GIVEN INFORMATION:
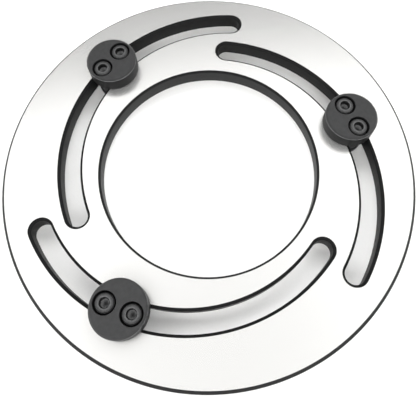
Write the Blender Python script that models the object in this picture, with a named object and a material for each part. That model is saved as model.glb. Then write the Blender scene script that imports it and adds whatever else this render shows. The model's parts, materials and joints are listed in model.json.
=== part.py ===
"""Adjustable boring ring for the soft jaws of a three-jaw lathe chuck.

A flat ring has three curved slots. Each slot holds a button unit: a round button above the
ring, a locating pin below it whose key fits the slot, and two cap screws that clamp the ring
between them. With its screws eased, a unit slides along its slot, which is an arc, so the unit
turns about the centre of that arc.

Metres, +Z up. The origin is at the ring's centre, level with the ends of the pins.
"""

from math import cos, pi, radians, sin

import bmesh
import bpy
from mathutils import Vector

MM = 0.001
GAP = 0.3 * MM  # running and assembly clearance between neighbouring pieces

# Ring
RING_RADIUS = 100 * MM
BORE_RADIUS = 52.7 * MM
RING_THICKNESS = 10 * MM
RIM_CHAMFER = 1.5 * MM
BORE_CHAMFER = 1 * MM
RING_SEGMENTS = 96

# Slots: arcs whose centres lie off the ring's centre, so a slot runs from near the rim inwards
SLOT_COUNT = 3
SLOT_CENTRE_OFFSET = 11 * MM
SLOT_CENTRE_BEARING = radians(-88.5)
SLOT_RADIUS = 77.3 * MM
SLOT_WIDTH = 9.5 * MM
SLOT_CHAMFER = 1.3 * MM
SLOT_START = radians(-31.5)
SLOT_END = radians(83.5)
SLOT_SEGMENTS = 22
SLOT_END_SEGMENTS = 8

# Where each unit stands along its slot, as an angle about the slot's own centre
UNIT_ANGLES = (radians(25.8), radians(20.6), radians(8.9))

# Locating pin, with its key
PIN_RADIUS = 10.5 * MM
PIN_DROP = 5 * MM  # how far the pin reaches below the ring
PIN_CHAMFER = 0.8 * MM
KEY_LENGTH = 20 * MM
KEY_HEIGHT_BELOW_FACE = 0.6 * MM  # how far the key stops short of the ring's top face
KEY_ARC_SEGMENTS = 5
KEY_END_SEGMENTS = 8
PIN_SEGMENTS = 40

# Button
BUTTON_RADIUS = 12.7 * MM
BUTTON_RISE = 9.3 * MM  # top of the button above the ring's top face
BUTTON_CHAMFER = 0.9 * MM
BUTTON_FOOT_CHAMFER = 0.3 * MM
BUTTON_SEGMENTS = 48

# M5 cap screws
SCREW_SPACING = 12.7 * MM
SCREW_RADIUS = 2.5 * MM
SCREW_LENGTH = 16 * MM
SCREW_POINT_CHAMFER = 0.6 * MM
HEAD_RADIUS = 4.25 * MM
HEAD_HEIGHT = 5 * MM
HEAD_CHAMFER = 0.5 * MM
SOCKET_ACROSS_FLATS = 4 * MM
SOCKET_DEPTH = 2.5 * MM
COUNTERBORE_RADIUS = 5.1 * MM
COUNTERBORE_DEPTH = 5.7 * MM
SCREW_SEGMENTS = 24

# Heights that follow from the above
RING_BOTTOM = PIN_DROP
RING_TOP = RING_BOTTOM + RING_THICKNESS
BUTTON_BOTTOM = RING_TOP + GAP
BUTTON_TOP = RING_TOP + BUTTON_RISE
COUNTERBORE_FLOOR = BUTTON_TOP - COUNTERBORE_DEPTH
HEAD_BOTTOM = COUNTERBORE_FLOOR + GAP
KEY_TOP = RING_TOP - KEY_HEIGHT_BELOW_FACE
KEY_HALF_WIDTH = SLOT_WIDTH / 2 - GAP
HOLE_RADIUS = SCREW_RADIUS + GAP
OVERRUN = 1 * MM  # how far a cutter runs past the face that it cuts through

COLOURS = {
    "ground_steel": ((0.78, 0.78, 0.77), 0.28, 1.0),
    "black_oxide": ((0.055, 0.057, 0.058), 0.42, 0.75),
    "screw_black": ((0.075, 0.076, 0.078), 0.36, 0.8),
}


def clear_scene():
    for obj in list(bpy.data.objects):
        bpy.data.objects.remove(obj, do_unlink=True)


def material(name, finish):
    colour, roughness, metallic = COLOURS[finish]
    made = bpy.data.materials.new(name)
    made.use_nodes = True
    shader = made.node_tree.nodes["Principled BSDF"]
    shader.inputs["Base Color"].default_value = (*colour, 1)
    shader.inputs["Roughness"].default_value = roughness
    shader.inputs["Metallic"].default_value = metallic
    made.diffuse_color = (*colour, 1)
    return made


def polar(radius, angle, z, centre=(0, 0)):
    return Vector((centre[0] + radius * cos(angle), centre[1] + radius * sin(angle), z))


def arc(radius, start, end, steps, z, centre=(0, 0)):
    """Points along an arc, without its last one."""
    return [polar(radius, start + (end - start) * i / steps, z, centre) for i in range(steps)]


def circle(radius, z, segments, centre=(0, 0)):
    return arc(radius, 0, 2 * pi, segments, z, centre)


def slot_shape(half_width, start, end, z, arc_steps, end_steps):
    """Outline of a curved slot or key: two arcs about the origin, joined by round ends."""
    outline = arc(SLOT_RADIUS + half_width, start, end, arc_steps, z)
    far = polar(SLOT_RADIUS, end, z)
    outline += arc(half_width, end, end + pi, end_steps, z, far)
    outline += arc(SLOT_RADIUS - half_width, end, start, arc_steps, z)
    near = polar(SLOT_RADIUS, start, z)
    outline += arc(half_width, start + pi, start + 2 * pi, end_steps, z, near)
    return outline


def skin(name, loops, ring=False):
    """Mesh object through loops of equally many points, closed by caps or, for a ring, on itself."""
    bm = bmesh.new()
    rows = [[bm.verts.new(point) for point in loop] for loop in loops]
    pairs = list(zip(rows, rows[1:]))
    if ring:
        pairs.append((rows[-1], rows[0]))
    else:
        bm.faces.new(rows[0])
        bm.faces.new(rows[-1])
    for low, high in pairs:
        for i in range(len(low)):
            j = (i + 1) % len(low)
            bm.faces.new((low[i], low[j], high[j], high[i]))
    bmesh.ops.recalc_face_normals(bm, faces=bm.faces)
    mesh = bpy.data.meshes.new(name)
    bm.to_mesh(mesh)
    bm.free()
    obj = bpy.data.objects.new(name, mesh)
    bpy.context.scene.collection.objects.link(obj)
    return obj


def turned(name, profile, segments, centre=(0, 0), ring=False):
    """Turned shape from (radius, height) pairs."""
    return skin(name, [circle(radius, z, segments, centre) for radius, z in profile], ring)


def cut(obj, cutter):
    """Subtracts the cutter, which stays in the file as a hidden helper."""
    cutter.hide_render = True
    cutter.display_type = "WIRE"
    boolean = obj.modifiers.new(cutter.name, "BOOLEAN")
    boolean.operation = "DIFFERENCE"
    boolean.solver = "EXACT"
    boolean.object = cutter


def join(obj, other):
    """Adds a shape that overlaps the object. The added shape stays as a hidden helper."""
    other.hide_render = True
    other.display_type = "WIRE"
    boolean = obj.modifiers.new(other.name, "BOOLEAN")
    boolean.operation = "UNION"
    boolean.solver = "EXACT"
    boolean.object = other


def finish(obj, finish_name):
    obj.data.materials.append(material(obj.name, finish_name))
    obj.data.shade_smooth()
    obj.data.set_sharp_from_angle(angle=radians(30))


def slot_centre(index):
    bearing = SLOT_CENTRE_BEARING + index * 2 * pi / SLOT_COUNT
    return polar(SLOT_CENTRE_OFFSET, bearing, 0)


def slot_cutter(index):
    """Slot with both its edges chamfered: its walls flare out past the ring's two faces."""
    half = SLOT_WIDTH / 2
    flare = half + SLOT_CHAMFER + OVERRUN
    levels = (
        (flare, RING_BOTTOM - OVERRUN),
        (half, RING_BOTTOM + SLOT_CHAMFER),
        (half, RING_TOP - SLOT_CHAMFER),
        (flare, RING_TOP + OVERRUN),
    )
    loops = [
        slot_shape(width, SLOT_START, SLOT_END, z, SLOT_SEGMENTS, SLOT_END_SEGMENTS)
        for width, z in levels
    ]
    cutter = skin(f"slot_cutter_{index + 1}", loops)
    cutter.location = slot_centre(index)
    cutter.rotation_euler.z = index * 2 * pi / SLOT_COUNT
    return cutter


def ring_plate():
    profile = (
        (BORE_RADIUS, RING_BOTTOM + BORE_CHAMFER),
        (BORE_RADIUS + BORE_CHAMFER, RING_BOTTOM),
        (RING_RADIUS - RIM_CHAMFER, RING_BOTTOM),
        (RING_RADIUS, RING_BOTTOM + RIM_CHAMFER),
        (RING_RADIUS, RING_TOP - RIM_CHAMFER),
        (RING_RADIUS - RIM_CHAMFER, RING_TOP),
        (BORE_RADIUS + BORE_CHAMFER, RING_TOP),
        (BORE_RADIUS, RING_TOP - BORE_CHAMFER),
    )
    plate = turned("ring_plate", profile, RING_SEGMENTS, ring=True)
    for index in range(SLOT_COUNT):
        cut(plate, slot_cutter(index))
    finish(plate, "ground_steel")


def unit_pivot(index):
    """Empty on the joint's axis, at the slot's centre. Its X axis points at the unit."""
    pivot = bpy.data.objects.new(f"unit_pivot_{index + 1}", None)
    bpy.context.scene.collection.objects.link(pivot)
    pivot.location = slot_centre(index)
    pivot.rotation_euler.z = index * 2 * pi / SLOT_COUNT + UNIT_ANGLES[index]
    return pivot


def screw_places():
    """Centres of a unit's two screws: (letter, place), along the slot on each side of the unit."""
    half = SCREW_SPACING / 2
    return ("a", (SLOT_RADIUS, -half)), ("b", (SLOT_RADIUS, half))


def button(number, pivot):
    profile = (
        (BUTTON_RADIUS - BUTTON_FOOT_CHAMFER, BUTTON_BOTTOM),
        (BUTTON_RADIUS, BUTTON_BOTTOM + BUTTON_FOOT_CHAMFER),
        (BUTTON_RADIUS, BUTTON_TOP - BUTTON_CHAMFER),
        (BUTTON_RADIUS - BUTTON_CHAMFER, BUTTON_TOP),
    )
    body = turned(f"button_{number}", profile, BUTTON_SEGMENTS, (SLOT_RADIUS, 0))
    hole = (
        (HOLE_RADIUS, BUTTON_BOTTOM - OVERRUN),
        (HOLE_RADIUS, COUNTERBORE_FLOOR),
        (COUNTERBORE_RADIUS, COUNTERBORE_FLOOR),
        (COUNTERBORE_RADIUS, BUTTON_TOP + OVERRUN),
    )
    for letter, place in screw_places():
        cutter = turned(f"button_hole_{number}{letter}", hole, SCREW_SEGMENTS, place)
        cutter.parent = pivot
        cut(body, cutter)
    body.parent = pivot
    finish(body, "black_oxide")


def pin_key(number):
    """The part of the locating pin that slides in the slot."""
    half_angle = (KEY_LENGTH / 2 - KEY_HALF_WIDTH) / SLOT_RADIUS
    loops = [
        slot_shape(KEY_HALF_WIDTH, -half_angle, half_angle, z, KEY_ARC_SEGMENTS, KEY_END_SEGMENTS)
        for z in (RING_BOTTOM - GAP - OVERRUN, KEY_TOP)
    ]
    return skin(f"pin_key_{number}", loops)


def locating_pin(number, pivot):
    profile = (
        (PIN_RADIUS - PIN_CHAMFER, 0),
        (PIN_RADIUS, PIN_CHAMFER),
        (PIN_RADIUS, RING_BOTTOM - GAP),
    )
    pin = turned(f"locating_pin_{number}", profile, PIN_SEGMENTS, (SLOT_RADIUS, 0))
    key = pin_key(number)
    key.parent = pivot
    join(pin, key)
    hole = ((HOLE_RADIUS, -OVERRUN), (HOLE_RADIUS, KEY_TOP + OVERRUN))
    for letter, place in screw_places():
        cutter = turned(f"pin_hole_{number}{letter}", hole, SCREW_SEGMENTS, place)
        cutter.parent = pivot
        cut(pin, cutter)
    pin.parent = pivot
    finish(pin, "black_oxide")


def cap_screw(label, place, pivot):
    tip = HEAD_BOTTOM - SCREW_LENGTH
    head_top = HEAD_BOTTOM + HEAD_HEIGHT
    profile = (
        (SCREW_RADIUS - SCREW_POINT_CHAMFER, tip),
        (SCREW_RADIUS, tip + SCREW_POINT_CHAMFER),
        (SCREW_RADIUS, HEAD_BOTTOM),
        (HEAD_RADIUS, HEAD_BOTTOM),
        (HEAD_RADIUS, head_top - HEAD_CHAMFER),
        (HEAD_RADIUS - HEAD_CHAMFER, head_top),
    )
    screw = turned(f"cap_screw_{label}", profile, SCREW_SEGMENTS, place)
    corner_radius = SOCKET_ACROSS_FLATS / 2 / cos(pi / 6)
    socket = ((corner_radius, head_top - SOCKET_DEPTH), (corner_radius, head_top + OVERRUN))
    cutter = turned(f"socket_cutter_{label}", socket, 6, place)
    cutter.parent = pivot
    cut(screw, cutter)
    screw.parent = pivot
    finish(screw, "screw_black")


def main():
    clear_scene()
    ring_plate()
    for index in range(SLOT_COUNT):
        number = index + 1
        pivot = unit_pivot(index)
        locating_pin(number, pivot)
        button(number, pivot)
        for letter, place in screw_places():
            cap_screw(f"{number}{letter}", place, pivot)


main()
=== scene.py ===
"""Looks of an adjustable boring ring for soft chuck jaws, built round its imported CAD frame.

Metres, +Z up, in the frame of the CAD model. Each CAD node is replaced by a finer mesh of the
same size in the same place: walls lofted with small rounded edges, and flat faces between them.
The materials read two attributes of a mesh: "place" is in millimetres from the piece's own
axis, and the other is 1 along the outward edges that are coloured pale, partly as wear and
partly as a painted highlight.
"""

import json
from math import cos, pi, radians, sin, tan

import bmesh
import bpy
from mathutils import Matrix, Vector


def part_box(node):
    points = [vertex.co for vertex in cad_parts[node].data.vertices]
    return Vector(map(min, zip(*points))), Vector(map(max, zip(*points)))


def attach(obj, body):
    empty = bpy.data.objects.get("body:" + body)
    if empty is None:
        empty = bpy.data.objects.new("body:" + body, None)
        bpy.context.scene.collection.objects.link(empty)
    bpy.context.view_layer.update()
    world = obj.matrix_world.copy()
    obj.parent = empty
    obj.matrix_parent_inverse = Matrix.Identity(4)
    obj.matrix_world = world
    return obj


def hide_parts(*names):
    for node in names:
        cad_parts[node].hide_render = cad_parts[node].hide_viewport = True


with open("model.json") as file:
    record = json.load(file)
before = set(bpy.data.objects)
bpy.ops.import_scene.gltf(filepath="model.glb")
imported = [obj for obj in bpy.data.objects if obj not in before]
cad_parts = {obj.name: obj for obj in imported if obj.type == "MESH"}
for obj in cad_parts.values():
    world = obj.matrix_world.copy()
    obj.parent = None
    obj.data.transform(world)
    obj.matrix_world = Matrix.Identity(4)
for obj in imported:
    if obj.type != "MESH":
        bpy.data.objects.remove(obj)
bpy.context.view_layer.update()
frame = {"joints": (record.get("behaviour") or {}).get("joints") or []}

MM = 0.001

# Ring
RING_LOW, RING_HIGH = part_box("ring_plate")
RING_RADIUS = RING_HIGH.x
RING_TOP = RING_HIGH.z
RING_BOTTOM = RING_LOW.z
BORE_RADIUS = 52.7 * MM
RIM_CHAMFER = 1.5 * MM
BORE_CHAMFER = 1 * MM
RING_ROUND = 0.15 * MM  # radius that each chamfer's edges are broken to
RING_SEGMENTS = 288
BORE_SEGMENTS = 216

# Slots: arcs about the joints' axes, given by the angles of the centres of their round ends
SLOT_WIDTH = 9.5 * MM
SLOT_CHAMFER = 1.3 * MM
SLOT_START = radians(-31.5)
SLOT_END = radians(83.5)
SLOT_STEPS = (84, 24)  # faces along each arc and round each end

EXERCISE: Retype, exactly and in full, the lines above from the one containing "pivot = unit_pivot(index)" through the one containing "points = [vertex.co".

IN RESPONSE:
        pivot = unit_pivot(index)
        locating_pin(number, pivot)
        button(number, pivot)
        for letter, place in screw_places():
            cap_screw(f"{number}{letter}", place, pivot)


main()
=== scene.py ===
"""Looks of an adjustable boring ring for soft chuck jaws, built round its imported CAD frame.

Metres, +Z up, in the frame of the CAD model. Each CAD node is replaced by a finer mesh of the
same size in the same place: walls lofted with small rounded edges, and flat faces between them.
The materials read two attributes of a mesh: "place" is in millimetres from the piece's own
axis, and the other is 1 along the outward edges that are coloured pale, partly as wear and
partly as a painted highlight.
"""

import json
from math import cos, pi, radians, sin, tan

import bmesh
import bpy
from mathutils import Matrix, Vector


def part_box(node):
    points = [vertex.co for vertex in cad_parts[node].data.vertices]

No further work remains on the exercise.